You might find the following from Inman News interesting: Prime loan delinquencies escalate

'New data flies in face of 'market stabilization' reports'...

 
At 5/29/2010 12:06 PM, Anonymous Antati said...

Foreclosure resales at the lowest share of home sales in four years, at more than FIFTY PERCENT.

More than half the home sales were purchased with FHA insured loans, so you're crediting the federal government for the save?

About 40 percent of the sales went to absentee buyers: speculators or people buying second homes.

This is your headline example of a healthy real estate market? I'd hate to see a sick one.

 
At 5/29/2010 2:26 PM, Anonymous Anatoli said...

Some teenagers in my town went on a rampage throwing rocks through home and business windows.

By all accounts, the glazers in town are having a banner year. Glass sales are up 140 percent from last year. Security companies are doing very well too. Some upscale neighborhoods have hired night watchmen.

Thank God for those kids. They've probably created or saved 50 or 60 jobs. I hope they move on to vandalizing cars next. The auto dealers and repair shops are really struggling.

 
At 5/29/2010 3:31 PM, Blogger KO said...

Steve Wynn feels so good about Vegas, he's now going to spend half his time in Macau and look to growing in Asia.

http://www.cnbc.com/id/37392344

Steve Wynn Takes on Washington

Watch the first video.

 
At 5/29/2010 6:29 PM, Blogger juandos said...

OA says: "Steve Wynn feels so good about Vegas, he's now going to spend half his time in Macau and look to growing in Asia"...

Makes sense...:-)

From the Shanghai Daily: New home deals may fall 70%

Well can anyone blame Wynn for his attitude?

'shocking, unexpected government in Washington DC'...

 
At 5/30/2010 3:45 PM, Anonymous morganovich said...

interesting that these were the 2 markets dr perry discussed.

May 28 (Bloomberg) -- New home sales in Phoenix and Las Vegas, two U.S. markets hardest hit by foreclosures, are set to plunge as a federal tax credit for homebuying expires, according to data from real estate researcher Metrostudy.

A sample of subdivisions in both cities showed sales contracts for new homes “pulled back sharply in May and contract cancellations spiked,” Houston-based Metrostudy said in an e-mail. Would-be buyers canceled about 40 percent of new home contracts in San Diego in May, up from 10 percent in April, the company said. Data on new signings in that city weren’t immediately available.

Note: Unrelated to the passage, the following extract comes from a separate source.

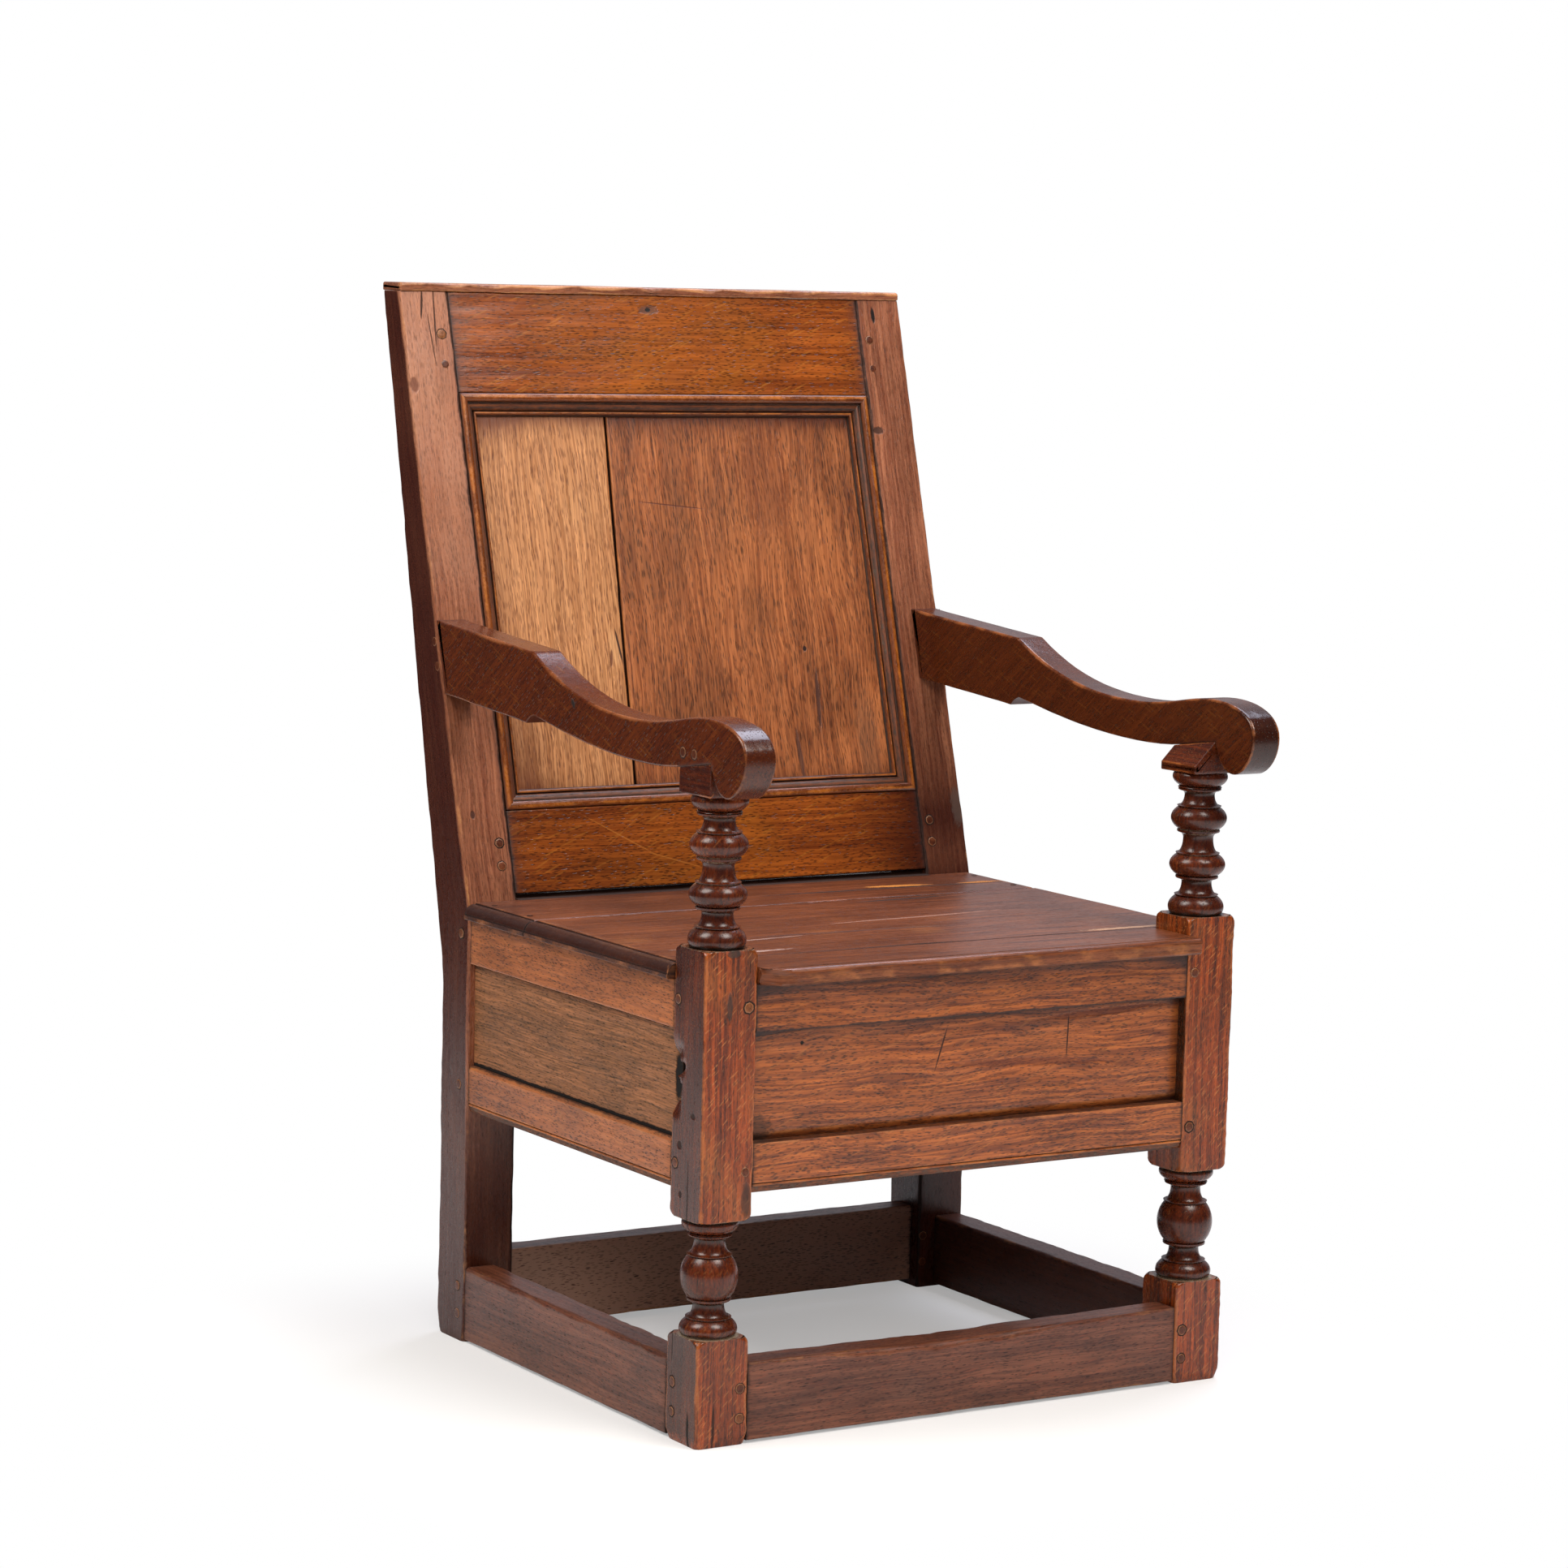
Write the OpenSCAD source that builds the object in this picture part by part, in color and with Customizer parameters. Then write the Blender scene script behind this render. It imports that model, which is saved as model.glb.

Sales indicators fell after April 30, the last day for homebuyers to sign contracts in time for a federal tax credit of as much as $8,000 for first-time purchases and $6,500 for certain “move-up” buyers. The deadline may have hurried customers to snap up properties when they otherwise would have waited, said Brad Hunter, chief economist based in Palm Beach Gardens, Florida, for Metrostudy.

In Phoenix, contracts in the subdivisions surveyed by Metrostudy fell almost 49 percent for the week ended May 24 from the same period a year earlier, Hunter said. More than 8 percent of Phoenix households received a notice of default, auction or foreclosure in 2009, ranking the city the eighth worst in the country, according to Irvine, California-based research company RealtyTrac Inc.

Signed contracts in Metrostudy’s Las Vegas subdivisions dropped 12 percent for the week ended May 24 from a year earlier. They climbed 220 percent in the last week of April, an indication of buyer interest in capturing the tax credit before it ended, Metrostudy said.

 
At 5/31/2010 10:52 AM, Blogger VangelV said...

Let me see. Airzona is the second worst state, after Florida, when it comes to delinquent mortgages. Foreclosures will have to move up, not down.

http://www.doctorhousingbubble.com/wp-content/uploads/2010/05/MBAQ1State.jpg

 
At 6/02/2010 10:21 AM, Anonymous Anatoli said...

Nevada is the second-worst state for foreclosure inventory and past-due rates behind Florida. Nevada currently leads the country in foreclosures-started.

Arizona is high on the list, but Nevada is winning the Gold and Silver medals on numerous measures of economic and financial distress.

To talk about a "recovery" in Nevada, especially in real estate, is irresponsible ignorance. Take a look at the Southern Nevada Index of Leading Indicators from CBER/UNLV.